What are the fixed points of the Kelvin (or ‘Absolute’) temperature scale.

Answer 78

• Absolute zero: 0K, the lowest possible temperature associated with minimum internal energy.
• Triple point of water: 273.15 K the temperature at which water, ice and water vapour coexist in thermodynamic equilibrium (i.e. no heat flow).
• Therefore Temperature in oC = Absolute temperature in K – 273.15

Question 79

Explain the concept of ‘absolute zero’

Answer 79

• An object at absolute zero has minimum internal energy, regardless of the substances that the object consists of.
• Therefore no object can have a temperature below absolute zero.

Question 80

Explain how absolute zero is determined experimentally.

Answer 80

• Take a fixed mass of gas and a fixed volume sealed container.
• Measure gas pressure as temperature changes
• Line of best fit always cuts the temperature axis at -273℃, regardless of which gas is used or how much gas is used.

Question 81

State some of the ways in which the properties of matter change at very low temperatures:

Answer 81

• Superconductivity - zero resistivity.
• Superfluids - can empty themselves out of containers.
• These properties become apparent when matter is cooled to a few micro-Kelvin of absolute zero, which can be achieved in laboratories using scientific approaches.

Question 82

Explain the Zeroth Law of Thermodynamics

Answer 82

(1) If two systems are at the same temperature, there is no resultant flow of heat energy between them.

Question 83

Give an example to illustrate the Zeroth Law of Thermodynamics

Answer 83

Example: is well illustrated by goldfish.

• Fish are cold blooded so they are at the same temperature as the water.
• Because there is no flow of heat energy between them we say that they are in thermal equilibrium.
• This is the zeroth law… ‘if two systems are at the same temperature, there is no resultant flow of heat between them”

Question 84

Explain the 1st Law of Thermodynamics.

Answer 84

1st Law of Thermodynamics: Is a conservation of energy law, showing that if you add heat or work to a system its internal energy increases.

∆U of system = ∆Q into system + ∆W on system.

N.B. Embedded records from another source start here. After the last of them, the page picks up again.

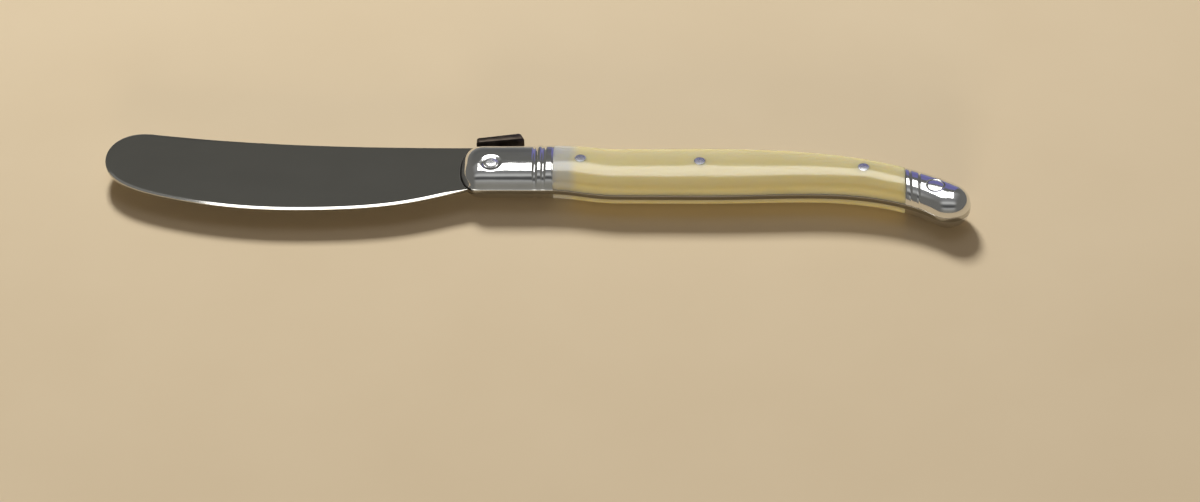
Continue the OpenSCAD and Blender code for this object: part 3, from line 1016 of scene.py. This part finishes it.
def skin_between(shape, rings):
    """Quads between rings of vertices, and a face on the first and the last ring."""
    for low, high in zip(rings, rings[1:]):
        for i in range(len(low)):
            j = (i + 1) % len(low)
            shape.faces.new((low[i], low[j], high[j], high[i]))
    for ring in (rings[0], rings[-1]):
        shape.faces.new(ring)


def plate_from_rings(name, rings):
    """A closed plate from rings of (x, y, height above the middle) points."""
    shape = bmesh.new()
    made = [[shape.verts.new((x + NOSE_X, y + NOSE_Y, MIDDLE_Z + z)) for x, y, z in ring]
            for ring in rings]
    skin_between(shape, made)
    mesh = bpy.data.meshes.new(name)
    shape.to_mesh(mesh)
    shape.free()
    recalculate(mesh)
    return link(bpy.data.objects.new(name, mesh))


def mirrored_rings(rings):
    """The rings of the upper half, then the same rings of the lower half."""
    return rings + [[(x, y, -z) for x, y, z in ring] for ring in reversed(rings)]


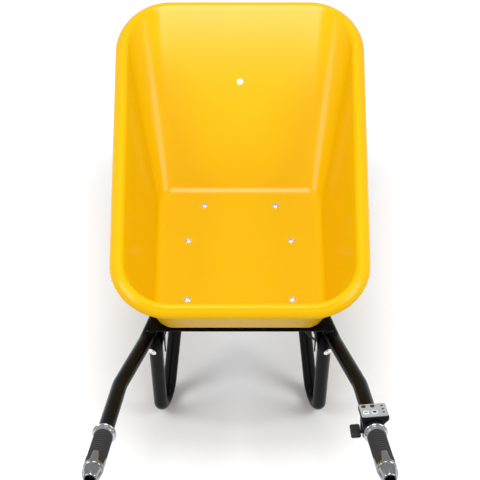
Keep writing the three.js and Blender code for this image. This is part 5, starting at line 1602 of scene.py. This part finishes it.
class WHEELBARROW_OT_stage(bpy.types.Operator):
    """Set the pale floor, the soft lights and the camera"""

    bl_idname = "wheelbarrow.stage"
    bl_label = "Studio"

    def execute(self, context):
        scene = context.scene
        edge = STUDIO_HALF_WIDTH
        floor = new_object("studio_floor", ([(-edge, -edge, 0), (edge, -edge, 0), (edge, edge, 0),
                                             (-edge, edge, 0)], [(0, 1, 2, 3)]))
        material, tree, shader, where = start_finish("studio_paper", linear("#F8F9FB"), 0.9)
        mottled(tree, shader, where, 900, (linear("#F7F8FA"), linear("#F9FAFC")), (0.86, 0.94), 2.0)
        shader.inputs["Specular IOR Level"].default_value = 0.1
        floor.data.materials.append(material)
        world = bpy.data.worlds.new("studio_air")
        world.use_nodes = True
        air = world.node_tree.nodes["Background"]
        air.inputs["Color"].default_value = (1, 1, 1, 1)
        air.inputs["Strength"].default_value = AIR_STRENGTH
        scene.world = world
        for light in LIGHTS:
            soft_light(*light)
        data = bpy.data.cameras.new("view")
        data.lens, data.sensor_width = VIEW_LENS, VIEW_SENSOR
        camera = bpy.data.objects.new("view", data)
        tilt = math.radians(VIEW_ELEVATION)
        camera.location = VIEW_TARGET + VIEW_DISTANCE * Vector((0, -math.cos(tilt), math.sin(tilt)))
        camera.rotation_euler = (math.pi / 2 - tilt, 0, 0)
        scene.collection.objects.link(camera)
        scene.camera = camera
        scene.view_settings.view_transform = "Standard"
        return {"FINISHED"}


# ------------------------------------------------------------------ panel and run

OPERATORS = (
    WHEELBARROW_OT_stage, WHEELBARROW_OT_cables, WHEELBARROW_OT_tray, WHEELBARROW_OT_bolts,
    WHEELBARROW_OT_tubes, WHEELBARROW_OT_plates, WHEELBARROW_OT_wheel, WHEELBARROW_OT_motor,
    WHEELBARROW_OT_battery, WHEELBARROW_OT_grips, WHEELBARROW_OT_switches, WHEELBARROW_OT_throttle,
)
GROUPS = {
    "barrow_body": WHEELBARROW_PG_body,
    "barrow_wheel": WHEELBARROW_PG_wheel,
    "barrow_handlebar": WHEELBARROW_PG_handlebar,
    "barrow_colours": WHEELBARROW_PG_colours,
}


class WHEELBARROW_PT_parts(bpy.types.Panel):
    """Lists the barrow's pieces with their sizes and colours."""

    bl_idname = "WHEELBARROW_PT_parts"
    bl_label = "Wheelbarrow"
    bl_space_type = "VIEW_3D"
    bl_region_type = "UI"
    bl_category = "Wheelbarrow"

    def draw(self, context):
        for name, group in GROUPS.items():
            box = self.layout.box()
            for key in group.__annotations__:
                box.prop(getattr(context.scene, name), key)
        for operator in OPERATORS:
            self.layout.operator(operator.bl_idname)


def register():
    for kind in (*GROUPS.values(), *OPERATORS, WHEELBARROW_PT_parts):
        bpy.utils.register_class(kind)
    for name, group in GROUPS.items():
        setattr(bpy.types.Scene, name, PointerProperty(type=group))


def unregister():
    for name in GROUPS:
        delattr(bpy.types.Scene, name)
    for kind in (WHEELBARROW_PT_parts, *reversed(OPERATORS), *GROUPS.values()):
        bpy.utils.unregister_class(kind)


def main():
    register()
    for operator in OPERATORS:
        group, name = operator.bl_idname.split(".")
        getattr(getattr(bpy.ops, group), name)()


if __name__ == "__main__":
    main()
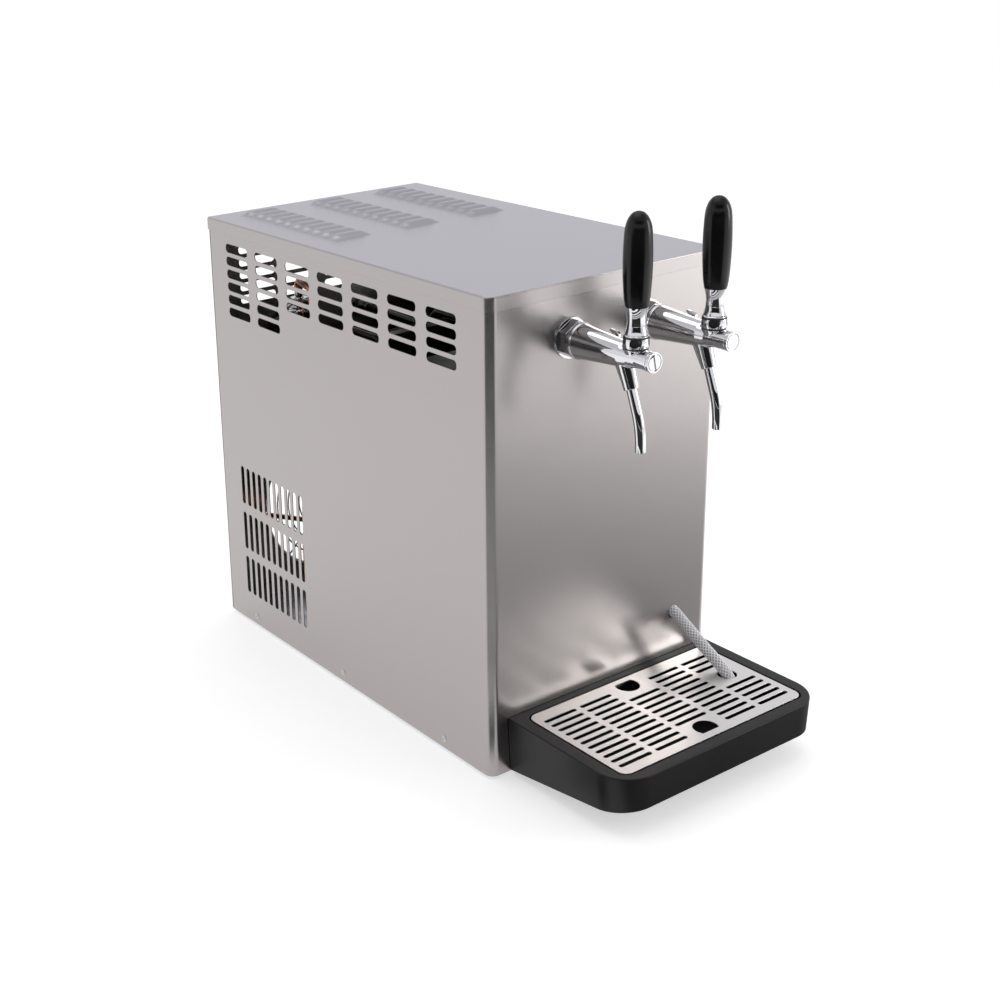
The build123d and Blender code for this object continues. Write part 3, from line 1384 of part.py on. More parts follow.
pieces = {
    "base_pan": make_base_pan(),
    "feet": make_feet(),
    "cabinet_wrap": make_cabinet_wrap(),
    "rear_panel": make_rear_panel(),
    "lid": make_lid(),
    "cabinet_screws": make_cabinet_screws(),
    "tank_insulation": make_tank_insulation(),
    "tank_liner": make_tank_liner(),
    "drain_spigot": make_drain_spigot(),
    "drain_hose": make_drain_hose(),
    "evaporator_coil": make_evaporator_coil(),
    "agitator_bridge": make_agitator_bridge(),
    "agitator_motor": make_agitator_motor(),
    "agitator_rotor": make_agitator_rotor(),
    "condenser_core": make_condenser_core(),
    "condenser_tubes": make_condenser_tubes(),
    "fan_shroud": make_fan_shroud(),
    "fan_bracket": make_fan_bracket(),
    "fan_motor": make_fan_motor(),
    "fan_blade": make_fan_blade(),
    "fan_guard": make_fan_guard(),
    "compressor": make_compressor(),
    "compressor_grommets": make_compressor_grommets(),
    "accumulator": make_accumulator(),
    "discharge_pipe": make_discharge_pipe(),
    "suction_pipe": make_suction_pipe(),
    "equipment_shelf": make_equipment_shelf(),
    "control_box": make_control_box(),
    "mains_inlet": make_mains_inlet(),
    "switch_housing": make_switch_housing(),
    "power_rocker": make_power_rocker(),
    "thermostat_body": make_thermostat_body(),
    "thermostat_knob": make_thermostat_knob(),
    "drip_tray": make_drip_tray(),
    "drip_grille": make_drip_grille(),
    "tray_hanger": make_tray_hanger(),
    "hanger_screws": make_hanger_screws(),
    "tap_wall_nuts": both_taps(make_wall_nut(), make_wall_nut()),
    "tap_back_nuts": both_taps(make_back_nut(), make_back_nut()),
    "tap_end_plugs": both_taps(make_end_plug(True), make_end_plug(False)),
}
for word, side in (("left", -1), ("right", 1)):
    pieces[f"beer_inlet_{word}"] = make_beer_inlet(side)
    pieces[f"beer_coil_{word}"] = make_beer_coil(side)
    pieces[f"tap_shank_{word}"] = at_tap(make_tap_shank(), side)
    pieces[f"tap_body_{word}"] = at_tap(make_tap_body(), side)
    pieces[f"lever_collar_{word}"] = at_tap(make_lever_collar(), side)
    pieces[f"tap_lever_{word}"] = at_tap(make_tap_lever(), side)
    pieces[f"tap_handle_{word}"] = at_tap(make_tap_handle(), side)
    pieces[f"tap_plunger_{word}"] = at_tap(make_tap_plunger(), side)
    pieces[f"tap_spout_{word}"] = at_tap(make_tap_spout(), side)
    pieces[f"flow_lever_{word}"] = at_tap(make_flow_lever(), side)

os.makedirs("parts", exist_ok=True)
for name, piece in pieces.items():
    piece.label = name
    export_step(piece, f"parts/{name}.step")
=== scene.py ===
import bpy, bmesh
from math import acos, ceil, cos, pi, radians, sin, sqrt
from mathutils import Matrix, Vector


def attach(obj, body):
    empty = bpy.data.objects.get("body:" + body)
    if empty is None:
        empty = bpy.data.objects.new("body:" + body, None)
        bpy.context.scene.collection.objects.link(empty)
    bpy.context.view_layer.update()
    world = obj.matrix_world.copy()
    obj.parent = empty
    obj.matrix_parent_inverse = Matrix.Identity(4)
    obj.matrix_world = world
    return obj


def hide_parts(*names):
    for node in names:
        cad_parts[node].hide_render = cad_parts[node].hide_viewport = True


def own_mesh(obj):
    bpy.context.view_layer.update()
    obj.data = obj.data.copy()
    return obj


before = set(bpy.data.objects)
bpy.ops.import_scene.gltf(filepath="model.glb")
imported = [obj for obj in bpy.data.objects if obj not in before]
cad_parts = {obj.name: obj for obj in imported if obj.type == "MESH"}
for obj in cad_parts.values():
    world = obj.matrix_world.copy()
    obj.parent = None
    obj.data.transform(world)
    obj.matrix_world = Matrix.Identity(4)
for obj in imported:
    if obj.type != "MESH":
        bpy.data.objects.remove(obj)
scene = bpy.context.scene
scene.view_settings.view_transform = "Standard"
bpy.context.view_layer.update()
mm = 0.001  # shapes are drawn in millimetres and scaled when they become meshes


# camera, left of the front and above the lid
cameraSet = {"place": (-1.01784, -1.23160, 0.84739), "turn": -34.36, "rise": 18.42, "roll": -2.0,
             "lens": 56.68, "sensor": 36, "shiftX": 0.14567, "shiftY": -0.09117, "clip": (0.05, 50)}


def makeCamera(look):
    turn, rise, roll = radians(look["turn"]), radians(look["rise"]), radians(look["roll"])
    back = Vector((sin(turn) * cos(rise), -cos(turn) * cos(rise), sin(rise)))
    right = (-back).cross(Vector((0, 0, 1))).normalized()
    up = back.cross(right)
    xAxis = cos(roll) * right + sin(roll) * up
    yAxis = -sin(roll) * right + cos(roll) * up
    data = bpy.data.cameras.new("camera")
    data.lens, data.sensor_width = look["lens"], look["sensor"]
    data.shift_x, data.shift_y = look["shiftX"], look["shiftY"]
    data.clip_start, data.clip_end = look["clip"]
    camera = bpy.data.objects.new("camera", data)
    camera.matrix_world = Matrix((xAxis, yAxis, back)).transposed().to_4x4()
    camera.location = look["place"]
    scene.collection.objects.link(camera)
    scene.camera = camera


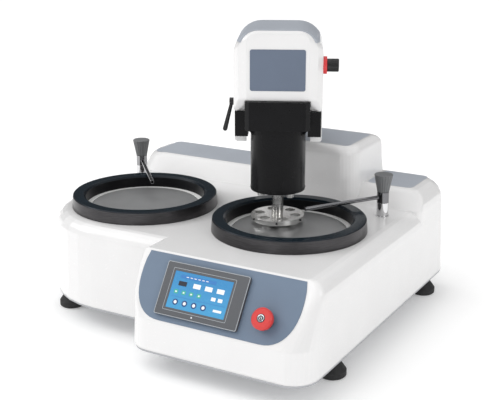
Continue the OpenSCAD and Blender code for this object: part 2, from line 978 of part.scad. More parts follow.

Be accurate with direction of work / heat energy transfers.

Question 85

• Explain
  
  • (a) what an isothermal change is, and
  • (b) what this implies about the link between work done on/by an object and heat transfer in/out of an object.

Answer 85

• An isothermal change is a change in state which occurs at constant temperature, i.e. no change in internal energy.
• If ΔU = 0, and ΔU = ΔQ+ΔW,
  
  • then ΔW = -ΔQ,
• i.e. In an isothermal situation if work is done on a system, an equal amount of heat must be lost from the system.

Question 86

• Explain
  
  • (a) what is meant by an adiabatic situation and
  • (b) What this implies about the relationship between ΔW and ΔQ.

Answer 86

• An adiabatic situation means no energy is lost to the surroundings.
• This usually happens because adiabatic changes occur so quickly that there is no time for a system to lose heat to the surroundings.
• Thus ΔQ = 0 &
  
  • ΔU = ΔW

Question 87

Illustrate an adiabatic situation with an example?

Answer 87

• An adiabatic change in which work is done on the system (i.e. system is compressed) results in increased internal energy & thus increased temperature.
• An adiabatic change in which work is done by the system (i.e. system expands) results in decreased internal energy & thus reduced temperature.

Question 88

Explain the relationship between ΔU and ΔQ, ΔW when Volume is held constant (and other state variables change). Apply this concept.

Answer 88

• In a constant volume change,
  
  • no work is done because force (arising from gas pressure) does not move across a distance.
  • Thus ΔW = 0 and ΔU = ΔQ.
• The heating of a solid or liquid is, more or less, a constant volume state change.
• Although liquids do expand more than a solid under heating,
  
  • the work done in pushing back the surroundings is small compared with the energy needed to change the kinetic energy (& temperature) of the molecules.

Question 89

Derive an expression for the work done ΔW in compressing a gas at pressure P resulting in a volume change of ΔV in a cylindrical piston of cross sectional area A.

Answer 89

ΔW = F Δs
P = F/A
F = PA
ΔW = P (A Δs) = P ΔV
Hence ΔW = P ΔV
Work Done = Pressure ⨉ Change in Volume
[J] [N/m2] x [m3]

Note: only applies for small volume changes as pressure changes with volume.